# START OF Rows

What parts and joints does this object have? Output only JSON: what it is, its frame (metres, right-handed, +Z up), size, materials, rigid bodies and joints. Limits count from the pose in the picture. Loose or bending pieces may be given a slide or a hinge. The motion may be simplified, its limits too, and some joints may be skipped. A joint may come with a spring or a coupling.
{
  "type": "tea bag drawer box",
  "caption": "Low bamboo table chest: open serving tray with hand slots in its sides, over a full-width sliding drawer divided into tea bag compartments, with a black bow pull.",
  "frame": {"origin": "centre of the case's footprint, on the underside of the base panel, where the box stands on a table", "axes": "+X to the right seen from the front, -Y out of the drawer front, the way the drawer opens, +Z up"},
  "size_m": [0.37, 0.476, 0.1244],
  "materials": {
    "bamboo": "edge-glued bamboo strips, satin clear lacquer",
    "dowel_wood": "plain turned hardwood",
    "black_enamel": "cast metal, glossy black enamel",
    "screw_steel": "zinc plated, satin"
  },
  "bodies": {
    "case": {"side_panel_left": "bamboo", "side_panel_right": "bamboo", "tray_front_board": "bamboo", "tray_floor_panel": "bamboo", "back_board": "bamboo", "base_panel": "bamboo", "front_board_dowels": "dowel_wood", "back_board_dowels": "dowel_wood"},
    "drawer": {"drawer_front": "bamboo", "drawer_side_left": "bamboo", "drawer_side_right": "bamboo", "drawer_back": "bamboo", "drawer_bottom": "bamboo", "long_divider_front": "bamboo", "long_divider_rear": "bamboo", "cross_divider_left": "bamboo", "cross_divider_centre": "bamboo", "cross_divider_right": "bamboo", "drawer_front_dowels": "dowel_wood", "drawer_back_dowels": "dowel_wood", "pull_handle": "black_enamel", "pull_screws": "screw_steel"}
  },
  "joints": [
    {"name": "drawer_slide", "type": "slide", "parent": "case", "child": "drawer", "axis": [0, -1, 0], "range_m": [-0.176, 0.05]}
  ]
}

# END OF Rows
# START OF Rows

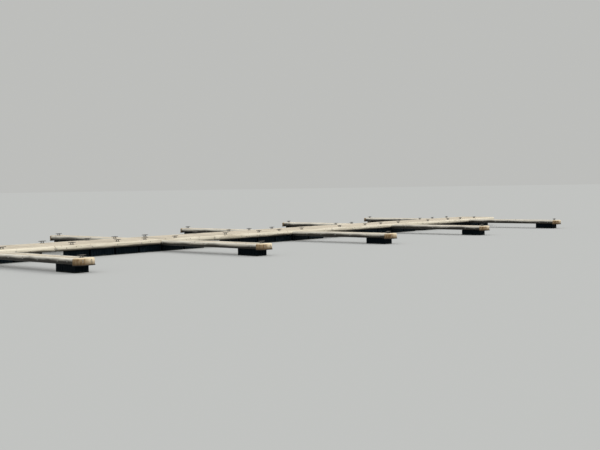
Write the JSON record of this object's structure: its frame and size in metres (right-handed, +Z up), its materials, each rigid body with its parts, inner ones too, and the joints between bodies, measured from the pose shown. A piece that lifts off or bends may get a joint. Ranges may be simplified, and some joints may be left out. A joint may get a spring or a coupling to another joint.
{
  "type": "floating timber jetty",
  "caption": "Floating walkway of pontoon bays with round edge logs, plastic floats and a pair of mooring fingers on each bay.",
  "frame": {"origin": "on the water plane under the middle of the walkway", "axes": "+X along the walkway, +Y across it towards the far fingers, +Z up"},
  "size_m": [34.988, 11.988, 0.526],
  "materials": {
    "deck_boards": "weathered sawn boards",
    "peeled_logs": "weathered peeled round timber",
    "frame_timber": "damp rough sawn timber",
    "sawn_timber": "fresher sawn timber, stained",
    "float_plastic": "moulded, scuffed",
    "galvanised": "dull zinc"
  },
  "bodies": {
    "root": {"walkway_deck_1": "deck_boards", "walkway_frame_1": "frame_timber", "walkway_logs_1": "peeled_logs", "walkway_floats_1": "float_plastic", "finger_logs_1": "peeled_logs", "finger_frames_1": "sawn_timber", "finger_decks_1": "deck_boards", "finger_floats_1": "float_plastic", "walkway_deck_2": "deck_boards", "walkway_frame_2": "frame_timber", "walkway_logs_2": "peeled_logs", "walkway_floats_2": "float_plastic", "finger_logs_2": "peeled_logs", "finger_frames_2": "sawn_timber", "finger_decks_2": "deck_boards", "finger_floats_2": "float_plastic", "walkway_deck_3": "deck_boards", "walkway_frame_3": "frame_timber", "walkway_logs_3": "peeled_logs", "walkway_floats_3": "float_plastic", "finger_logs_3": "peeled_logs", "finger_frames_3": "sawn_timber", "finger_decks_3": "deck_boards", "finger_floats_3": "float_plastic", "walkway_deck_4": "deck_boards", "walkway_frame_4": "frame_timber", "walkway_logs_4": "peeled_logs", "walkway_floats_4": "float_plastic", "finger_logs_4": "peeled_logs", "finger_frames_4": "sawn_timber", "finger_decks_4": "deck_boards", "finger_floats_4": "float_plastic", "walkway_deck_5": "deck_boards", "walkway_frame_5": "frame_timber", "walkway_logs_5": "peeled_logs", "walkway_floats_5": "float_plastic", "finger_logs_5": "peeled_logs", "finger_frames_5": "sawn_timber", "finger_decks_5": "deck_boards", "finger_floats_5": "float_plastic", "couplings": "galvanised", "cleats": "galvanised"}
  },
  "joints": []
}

# END OF Rows
# START OF Rows

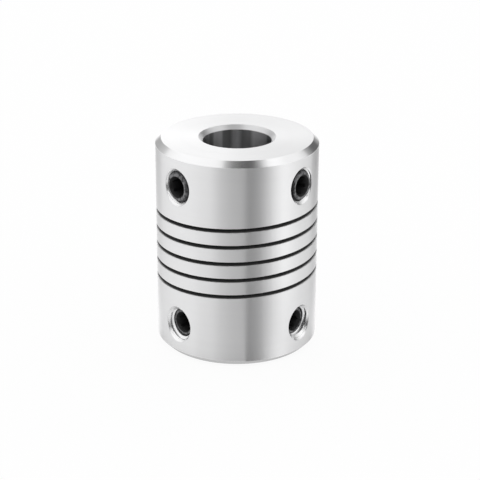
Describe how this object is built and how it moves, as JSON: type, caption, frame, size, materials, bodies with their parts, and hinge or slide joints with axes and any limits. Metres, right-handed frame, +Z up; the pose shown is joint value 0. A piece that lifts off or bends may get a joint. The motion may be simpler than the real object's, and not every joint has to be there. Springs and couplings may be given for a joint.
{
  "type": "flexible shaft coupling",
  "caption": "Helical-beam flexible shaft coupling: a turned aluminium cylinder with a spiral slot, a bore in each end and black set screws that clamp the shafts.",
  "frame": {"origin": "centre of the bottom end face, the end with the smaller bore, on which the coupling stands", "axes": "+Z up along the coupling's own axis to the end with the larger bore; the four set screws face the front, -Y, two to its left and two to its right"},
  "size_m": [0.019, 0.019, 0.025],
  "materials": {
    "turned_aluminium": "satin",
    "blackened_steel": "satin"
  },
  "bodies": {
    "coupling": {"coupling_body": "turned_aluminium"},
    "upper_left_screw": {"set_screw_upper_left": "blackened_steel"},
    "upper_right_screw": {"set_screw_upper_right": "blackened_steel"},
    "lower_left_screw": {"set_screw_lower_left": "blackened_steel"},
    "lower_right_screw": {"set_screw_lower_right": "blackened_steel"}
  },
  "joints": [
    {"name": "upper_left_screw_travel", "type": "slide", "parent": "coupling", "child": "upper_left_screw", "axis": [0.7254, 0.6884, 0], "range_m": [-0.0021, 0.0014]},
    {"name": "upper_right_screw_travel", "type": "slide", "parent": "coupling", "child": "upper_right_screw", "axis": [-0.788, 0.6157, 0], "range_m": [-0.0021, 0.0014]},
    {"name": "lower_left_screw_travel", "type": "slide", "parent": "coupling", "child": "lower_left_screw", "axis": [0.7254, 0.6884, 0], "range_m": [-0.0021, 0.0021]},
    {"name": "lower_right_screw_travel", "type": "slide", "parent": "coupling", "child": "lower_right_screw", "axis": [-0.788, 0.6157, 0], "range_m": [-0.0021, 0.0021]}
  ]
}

# END OF Rows

Written task
Leave out every line without the string "hinge" and copy the rest.

Solution for this problem
What parts and joints does this object have? Output only JSON: what it is, its frame (metres, right-handed, +Z up), size, materials, rigid bodies and joints. Limits count from the pose in the picture. Loose or bending pieces may be given a slide or a hinge. The motion may be simplified, its limits too, and some joints may be skipped. A joint may come with a spring or a coupling.
Describe how this object is built and how it moves, as JSON: type, caption, frame, size, materials, bodies with their parts, and hinge or slide joints with axes and any limits. Metres, right-handed frame, +Z up; the pose shown is joint value 0. A piece that lifts off or bends may get a joint. The motion may be simpler than the real object's, and not every joint has to be there. Springs and couplings may be given for a joint.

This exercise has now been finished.